Optimizing Subsurface Field Data Acquisition Using Information Theory

Oil and gas reservoirs or subsurface aquifers are complex heterogeneous natural structures. They are characterized by means of several direct or indirect field measurements involving different physical processes operating at various spatial and temporal scales. For example, drilling wells provides small plugs whose physical properties may be measured in the laboratory. At a larger scale, seismic techniques provide a characterization of the geological structures. In some cases these techniques can help characterize the spatial fluid distribution, whose knowledge can in turn be used to improve the oil recovery strategy. In practice, these measurements are always expensive. In addition, due to their indirect and incomplete character, the measurements cannot give an exhaustive description of the reservoir and several uncertainties still remain. Quantification of these uncertainties is essential when setting up a reservoir development scenario and when modelling the risks due to the cost of the associated field operations. Within this framework, devising strategies that allow one to set up optimal data acquisition schemes can have many applications in oil or gas reservoir engineering, or in the CO(2) geological storages. In this paper we present a method allowing us to quantify the information that is potentially provided by any set of measurements.

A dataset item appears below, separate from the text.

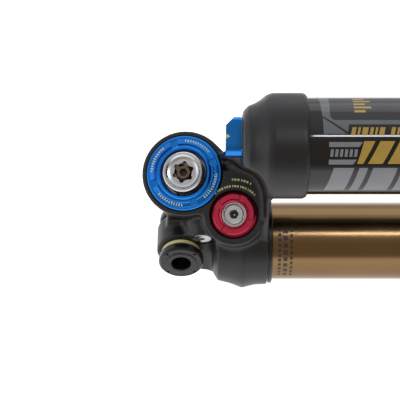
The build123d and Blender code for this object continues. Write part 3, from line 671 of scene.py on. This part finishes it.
class SHOCK_OT_stage(bpy.types.Operator):
    """Floor, light tent and camera"""
    bl_idname = "shock.stage"
    bl_label = "Stage"

    def execute(self, context):
        settings = context.scene.shock_stage
        low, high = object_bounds()
        bm = bmesh.new()
        bmesh.ops.create_grid(bm, x_segments=8, y_segments=8, size=settings.floor)
        for vert in bm.verts:
            vert.co += Vector(((low[0] + high[0]) / 2, 0, low[2] - FLOOR_GAP * MM))
        floor = as_object("floor", bm)
        floor.data.materials.append(floor_material())
        floor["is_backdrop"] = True
        reservoir = (0.04, 0, RESERVOIR_HEIGHT * MM)
        # The strip draws the thin line along the reservoir, and is far enough along that no knob mirrors it.
        strip_x = 0.28
        soft_box("strip_light", (0.36, 0.035), (strip_x, -0.215, 0.57), (strip_x, 0, reservoir[2]),
                 settings.strip, "#F4F2FF")
        soft_box("back_light", (1.0, 0.5), (0.05, 0.75, 0.55), reservoir, settings.back)
        soft_box("side_light", (0.5, 0.5), (-0.7, -0.25, 0.35), reservoir, settings.side)
        # The tent is warm and dim on the viewer's side and white behind the shock.
        world = bpy.data.worlds.new("light_tent")
        world.use_nodes = True
        tree = world.node_tree
        tree.nodes.clear()
        direction = add_node(tree, "ShaderNodeTexCoord").outputs["Generated"]
        bright_side = Vector((-0.35, 0.85, 0.4))
        toward = add_node(tree, "ShaderNodeVectorMath", {0: direction, 1: bright_side},
                          operation="DOT_PRODUCT")
        fade = add_node(tree, "ShaderNodeMapRange", {
            "Value": toward.outputs["Value"], "From Min": -0.45, "From Max": 0.6,
            "To Min": 0.0, "To Max": 1.0}, interpolation_type="SMOOTHSTEP")
        tone = add_node(tree, "ShaderNodeMix", {0: fade.outputs[0], 6: srgb("#B3A596"), 7: srgb("#F6F7FA")},
                        data_type="RGBA")
        glow = add_node(tree, "ShaderNodeBackground", {"Color": tone.outputs[2], "Strength": 0.9})
        add_node(tree, "ShaderNodeOutputWorld", {"Surface": glow.outputs[0]})
        context.scene.world = world
        lens = bpy.data.cameras.new("camera")
        lens.lens = settings.lens
        lens.clip_start = 0.01
        camera = bpy.data.objects.new("camera", lens)
        context.scene.collection.objects.link(camera)
        aim = Vector((7.7, 12.3, 11.44)) * MM
        camera.matrix_world = Matrix.Translation(aim + OUT * settings.distance) @ Matrix(
            (Vector((1, 0, 0)), UP, OUT)).transposed().to_4x4()
        context.scene.camera = camera
        context.scene.view_settings.view_transform = "Standard"
        return {"FINISHED"}


class SHOCK_PT_panel(bpy.types.Panel):
    """Lists the steps of the scene"""
    bl_label = "Shock"
    bl_idname = "SHOCK_PT_panel"
    bl_space_type = "VIEW_3D"
    bl_region_type = "UI"
    bl_category = "Shock"

    def draw(self, context):
        for group in (context.scene.shock_skin, context.scene.shock_print, context.scene.shock_stage):
            box = self.layout.box()
            for name in group.__annotations__:
                box.prop(group, name)
        for step in OPERATORS:
            self.layout.operator(step.bl_idname)


SETTINGS = {"shock_skin": ShockSkinSettings, "shock_print": ShockPrintSettings,
            "shock_stage": ShockStageSettings}
OPERATORS = (SHOCK_OT_finishes, SHOCK_OT_head_skin, SHOCK_OT_reservoir_print, SHOCK_OT_can_print,
             SHOCK_OT_tube_marks, SHOCK_OT_socket_painted_shade, SHOCK_OT_knob_marks, SHOCK_OT_stage)


def register():
    """Adds the settings, operators and panel."""
    for item in (*SETTINGS.values(), *OPERATORS, SHOCK_PT_panel):
        bpy.utils.register_class(item)
    for name, group in SETTINGS.items():
        setattr(bpy.types.Scene, name, PointerProperty(type=group))


def unregister():
    """Takes them away again."""
    for name in SETTINGS:
        delattr(bpy.types.Scene, name)
    for item in (SHOCK_PT_panel, *reversed(OPERATORS), *reversed(SETTINGS.values())):
        bpy.utils.unregister_class(item)


def main():
    """Builds the scene."""
    register()
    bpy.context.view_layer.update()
    bpy.ops.shock.finishes()
    bpy.ops.shock.head_skin()
    bpy.ops.shock.reservoir_print()
    bpy.ops.shock.can_print()
    bpy.ops.shock.tube_marks()
    bpy.ops.shock.socket_floors()
    bpy.ops.shock.knob_marks()
    bpy.ops.shock.stage()


if __name__ == "__main__":
    main()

Using a Bayesian framework, the information content of any set of data is defined by using the Kullback-Leibler divergence between posterior and prior density distributions. In the case of a Gaussian model where the data depends linearly on the parameters, explicit formulae are given. The kriging example is treated, which allows us to find an optimal well placement. The redundancy of data can also be quantified, showing the role of the correlation structure of the prior model. We extend the approach to the permeability estimation from a well-test simulation using the apparent permeability. In this case, the global optimization result of the mean information criterion gives an optimal acquisition time frequency.